College requires first-year leadership course

Turning an abstract idea into an achievable skill with real-world challenges

With increasing urgency, today’s colleges are being asked—by business, government and the nonprofit field—to impart so-called “21st century skills” of communication, collaboration, problem-solving and creativity to their students.

What’s often missing from the list is leadership, which galvanizes these other skills and equips students to make informed decisions, take meaningful action, and develop pathways to accomplish goals large and small.

Not many academic programs view 18-year-olds as mature enough to qualify as leaders or even to understand what it takes to be one. Those who do eventually rise in the business and nonprofit worlds often take years to discover their own leadership talents and inclinations.

Personality tests and role playing

In the fall of 2014, after two years of development, Nichols College launched Lead 101, a semester-long, three-credit course required for all freshmen. Students wouldn’t just follow the leader, they would become the leader.

The curriculum combines extended exercises in self-awareness, real-life case studies in decision-making, and talks by recent college graduates who have become innovators and entrepreneurs.

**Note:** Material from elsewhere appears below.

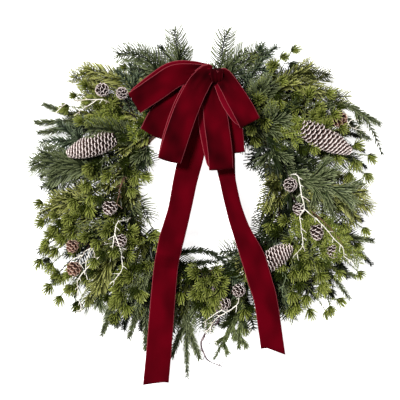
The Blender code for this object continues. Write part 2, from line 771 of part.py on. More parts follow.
# Heights and places that a stem tries until it is clear
LIFTS = (0, 4, -4, 8, -8, 12, -12, 16, -16, 20, 26)
FORK_SLIDES = (0, 0.1, -0.1, 0.2)


def lay_stem(make_path, kind, owner, parent, space, bare, tufted=False):
    """The first of a few heights at which a stem is clear, or None."""
    for lift in LIFTS:
        shoot = Shoot(make_path(lift * MM), kind, owner, parent, bare, tufted)
        lowest = min(point.z for point in shoot.path)
        if lowest < 3 * MM:
            continue
        if stem_clear(shoot, space):
            space.add_path(shoot.path, shoot.radii(), owner)
            return shoot
    return None


def main_path(spray, ring_tree, lift):
    """The main shoot's curve from its seat on the vine to its tip."""
    start, away = ring_seat(ring_tree, spray.root, spray.seat)
    tip = Vector(spray.tip) * MM
    tip.z += lift
    run = tip - start
    run.z = 0
    side = UP.cross(run.normalized())
    reach = (tip - start).length
    first = start + away * reach * 0.3
    second = start.lerp(tip, 0.66) + side * spray.bend * MM
    second.z = tip.z + 6 * MM + lift
    count = max(4, round(reach * 1.05 / (spray.kind.pitch * MM)))
    return bezier(start, first, second, tip, count)


def fork_path(parent_path, share, tip, pitch, lift):
    """A side shoot's curve from a point on its parent to its tip."""
    index = min(max(1, round(share * (len(parent_path) - 1))), len(parent_path) - 2)
    start = parent_path[index]
    forward = (parent_path[index + 1] - start).normalized()
    end = tip.copy()
    end.z += lift
    reach = (end - start).length
    middle = start + (forward * 0.55 + (end - start).normalized() * 0.45) * reach * 0.4
    count = max(3, round(reach / pitch))
    return bezier(start, middle, start.lerp(end, 0.7), end, count)


def side_tips(path, kind, pairs):
    """Tips of the short side shoots that follow the parent's level plane."""
    tips = []
    shares = [0.5 + 0.3 * index / max(pairs * 2 - 1, 1) for index in range(pairs * 2)]
    for index, share in enumerate(shares):
        spot = round(share * (len(path) - 1))
        forward = (path[min(spot + 1, len(path) - 1)] - path[spot - 1]).normalized()
        side = forward.cross(UP).normalized() * (1 if index % 2 else -1)
        reach = kind.branch * MM * (1.15 - 0.5 * share)
        tips.append((share, path[spot] + (forward * 0.72 + side * 0.66) * reach + UP * 2 * MM))
    return tips


def plan_spray(spray, ring_tree, space, first_owner):
    """The clear stems of a spray, main shoot first."""
    kind = spray.kind
    main = lay_stem(lambda lift: main_path(spray, ring_tree, lift), kind, first_owner, -1,
                    space, 0.26, kind.tuft > 0)
    if main is None:
        raise RuntimeError(f"{spray.name} finds no clear way from the ring")
    shoots = [main]
    tips = [(share, Vector(tip) * MM) for share, tip in spray.forks]
    if not kind.tuft:
        tips += side_tips(main.path, kind, spray.pairs)
    for share, tip in tips:
        for slide in FORK_SLIDES:
            shoot = lay_stem(
                lambda lift: fork_path(main.path, share + slide, tip, kind.pitch * MM, lift),
                kind, first_owner + len(shoots), first_owner, space, 0.1, kind.tuft > 0)
            if shoot is not None:
                shoots.append(shoot)
                break
    return shoots


def grow_needles(bm, segment, shoot, frames, space):
    """Draw a needle out of each free wall triangle of a stem."""
    kind = shoot.kind
    walls = [face for face in bm.faces if face[segment] >= 0]
    bmesh.ops.triangulate(bm, faces=walls)
    count = len(frames) - 1
    first = max(1, round(shoot.bare * count))
    for face in [face for face in bm.faces if face[segment] >= first]:
        number = face[segment]
        place, forward, _, up = frames[number]
        face.normal_update()
        out = face.normal - forward * face.normal.dot(forward)
        out.normalize()
        if kind.flat and out.dot(up) < -0.5:
            continue
        base = face.calc_center_median()
        around = forward.cross(out)
        turn = math.radians(30) * (1 if (base - place).dot(around) > 0 else -1)
        way = forward * kind.lean + out * math.cos(turn) + around * math.sin(turn)
        length = kind.needle * MM * (1 - 0.2 * number / count)
        tip = base + way.normalized() * length
        if tip.z < LOWEST_NEEDLE:
            continue
        if needle_clear(face, base, tip, space, shoot.owner):
            draw_out(bm, face, tip)
            space.add(base.lerp(tip, 0.12), tip, NEEDLE_HALF_WIDTH, shoot.owner)


def needle_clear(face, base, tip, space, owner):
    """Whether a needle's middle and its three edges are free."""
    if not space.clear(base.lerp(tip, 0.12), tip, NEEDLE_HALF_WIDTH, [owner]):
        return False
    return all(space.clear(vert.co, tip, NEEDLE_EDGE, [owner]) for vert in face.verts)


def draw_out(bm, face, tip):
    """Pull a face's middle out to a point."""
    made = bmesh.ops.poke(bm, faces=[face])
    made["verts"][0].co = tip


def grow_tuft(shoot, space):
    """A rosette of needles on a small knob at a stem's end."""
    kind = shoot.kind
    end = shoot.path[-1]
    forward = (end - shoot.path[-2]).normalized()
    face_up = (forward + UP * 0.8).normalized()
    turn = UP.rotation_difference(face_up).to_matrix().to_4x4()
    bm = bmesh.new()
    bmesh.ops.create_uvsphere(bm, u_segments=5, v_segments=2, radius=2.4 * MM)
    bmesh.ops.transform(bm, matrix=Matrix.Translation(end) @ turn, verts=bm.verts)
    for face in list(bm.faces):
        face.normal_update()
        tip = end + (face.normal + face_up * 0.35).normalized() * kind.tuft * MM
        foot = end.lerp(tip, 0.3)
        if tip.z > LOWEST_NEEDLE and space.clear(foot, tip, NEEDLE_HALF_WIDTH, [shoot.owner]):
            draw_out(bm, face, tip)
            space.add(foot, tip, NEEDLE_HALF_WIDTH, shoot.owner)
    return new_object("tuft", bm)


def grow_spray(spray, shoots, space):
    """One spray: its stems and needles in one body."""
    pieces = []
    for shoot in shoots:
        frames = frames_along(shoot.path, level_side(shoot.path))
        bm, segment = tube(frames, shoot.radii(), 3)
        if not shoot.tufted:
            grow_needles(bm, segment, shoot, frames, space)
            cap = max((face for face in bm.faces if face[segment] == -1),
                      key=lambda face: (face.calc_center_median() - frames[0][0]).length)
            tip = frames[-1][0] + frames[-1][1] * spray.kind.needle * 0.6 * MM
            if space.clear(frames[-1][0], tip, NEEDLE_HALF_WIDTH, [shoot.owner]):
                draw_out(bm, cap, tip)
        pieces.append(new_object(spray.name + "_stem", bm))
        if shoot.tufted:
            pieces.append(grow_tuft(shoot, space))
    thing = join_pieces(pieces, spray.name)
    give_surface(thing, spray.kind.surface)
    return thing


def stand_on_origin(things):
    """Hold everything on one empty that puts the outline's middle over the origin."""
    graph = bpy.context.evaluated_depsgraph_get()
    corners = []
    for thing in things:
        mesh = thing.evaluated_get(graph).to_mesh()
        corners += [vert.co.copy() for vert in mesh.vertices]
    lows = [min(corner[axis] for corner in corners) for axis in range(2)]
    highs = [max(corner[axis] for corner in corners) for axis in range(2)]
    stand = bpy.data.objects.new("wreath", None)
    bpy.context.collection.objects.link(stand)
    stand.location = (-(lows[0] + highs[0]) / 2, -(lows[1] + highs[1]) / 2, 0)
    for thing in things:
        thing.parent = stand


def main():
    """Build the wreath from the ring outwards."""
    clear_scene()
    space = Space()
    ring = make_ring()
    give_surface(ring, VINE)
    ring_tree = world_tree(ring)
    space.trees.append(ring_tree)
    wire, wire_path = make_wire(ring_tree)
    give_surface(wire, WIRE)
    space.add_path(wire_path, [WIRE_RADIUS] * len(wire_path), 0)
    solids = [make_knot()]
    solids += [make_loop(loop) for loop in LOOPS]
    solids += [make_tail(tail) for tail in TAILS]
    for solid in solids:
        give_surface(solid, VELVET)
    things = [ring, wire, *solids]
    owner = 1
    for bough in BOUGHS:
        things.append(make_bough(bough, ring_tree, space, owner))
        owner += 1
        if bough.cones:
            solids.append(things[-1])
    space.trees += [world_tree(solid) for solid in solids]
    planned = []
    for spray in SPRAYS:
        shoots = plan_spray(spray, ring_tree, space, owner)
        owner += len(shoots)
        planned.append((spray, shoots))
    for spray, shoots in planned:
        things.append(grow_spray(spray, shoots, space))
    stand_on_origin(things)


main()
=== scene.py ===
"""Looks of a pine wreath with a velvet bow, lying on its back and seen from above.

The front faces +Z and the wreath's top points along +Y. Plan tables are in
millimetres from the vine ring's axis: across, up and, where there is one, height.
"""
import logging
import math
import random
from dataclasses import dataclass
from enum import Enum

import bmesh
import bpy
from mathutils import Matrix, Vector, noise


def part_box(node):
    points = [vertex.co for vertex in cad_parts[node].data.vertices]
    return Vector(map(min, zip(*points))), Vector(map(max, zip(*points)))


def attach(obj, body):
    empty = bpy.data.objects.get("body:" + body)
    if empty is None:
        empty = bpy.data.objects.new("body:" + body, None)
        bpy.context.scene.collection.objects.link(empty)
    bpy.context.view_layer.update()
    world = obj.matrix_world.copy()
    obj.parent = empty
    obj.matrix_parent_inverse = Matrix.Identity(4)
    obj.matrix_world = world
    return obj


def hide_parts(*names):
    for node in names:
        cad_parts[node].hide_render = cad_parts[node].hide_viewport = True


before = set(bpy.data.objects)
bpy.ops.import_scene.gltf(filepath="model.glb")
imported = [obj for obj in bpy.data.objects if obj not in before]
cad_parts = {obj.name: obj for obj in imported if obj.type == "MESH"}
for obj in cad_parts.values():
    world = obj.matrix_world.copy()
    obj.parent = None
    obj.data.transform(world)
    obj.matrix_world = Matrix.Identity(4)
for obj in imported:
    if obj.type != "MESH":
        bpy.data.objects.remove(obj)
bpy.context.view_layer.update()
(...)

In the first few weeks, the freshmen in Lead 101 self-administer personality tests, which among other findings, determine whether they are more extroverted or introverted. (Research shows that up to 40 percent of those identified as leaders have the latter characteristic.) And the extroverts and introverts get firsthand experience in understanding how members of each group react in different situations.

Throughout the term, students are presented with a series of case studies that require leadership decisions, ranging from how an automobile company CEO could respond to defects that have caused fatal crashes to whether the mayor of a city should oppose the licensing of a fast-food restaurant whose parent company has taken anti-gay positions.

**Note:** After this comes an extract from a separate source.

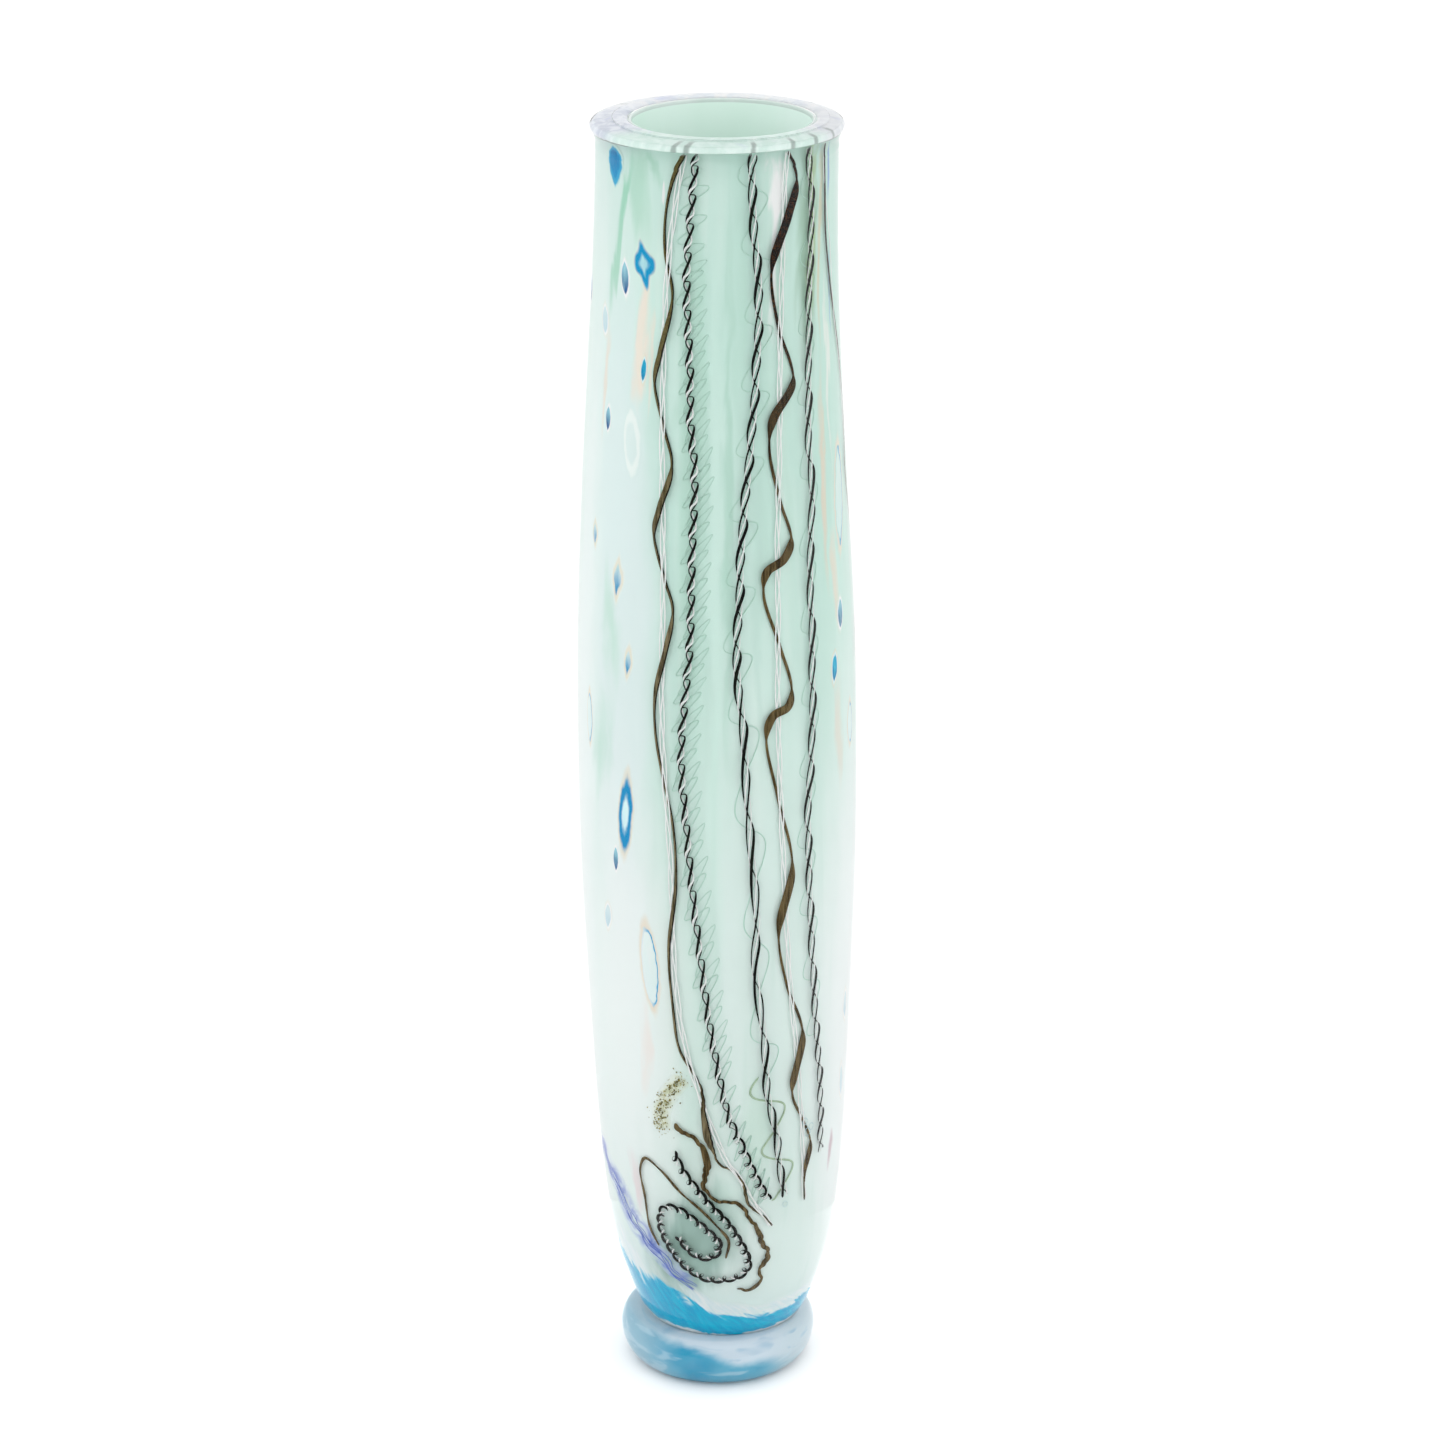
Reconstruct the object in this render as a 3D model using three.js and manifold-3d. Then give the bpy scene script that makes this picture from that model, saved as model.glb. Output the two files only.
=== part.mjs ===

The students work in small groups, and for each case a different group member becomes the one in charge.

In one mid-morning class, for example, a student in the role of the mayor gave everyone a chance to present their case, listened intently, and ultimately decided on the course of action that he himself had proposed.

“This is how it’s going to be,” he announced—that’s one leadership style, certainly, but also a teachable moment about alternative approaches. Group members routinely give feedback to their leader, and on this day the message was, “You’re being too authoritarian.”

Role models have proved valuable as well. During the first year Lead 101 was offered, Nichols College hosted the young founder of the nationwide Food Recovery Network, whose college chapters rescue leftovers from college dining-hall kitchens and deliver them to local food pantries and shelters.

All of the freshmen taking Lead 101 had to attend the event, and within months, a cadre established a functioning chapter of the network on our campus.

Leading early and often

Our leadership-building activities do not end at the conclusion of the course. We are entering the second year of our Emerging Leaders Program, which covers sophomore through senior years—and for which 100 rising sophomores and juniors have signed up.

Colleges may be hard-pressed to create space for an additional course during the usually busy freshman year, especially a required course. Introducing leadership modules into the curriculum—such as a case study in a sociology or psychology class, or a personality assessment in an organizational behavior or communications class—would represent a good start.

The key is to provide focused leadership education early and often. And if that education is required of all students, all the better.

As these young adults venture into a world where businesses have to compete intensively and organizations have to do more than ever before to accomplish their missions, strong leadership skills will be required.

Susan West Engelkemeyer is the president of Nichols College in Dudley, Massachusetts.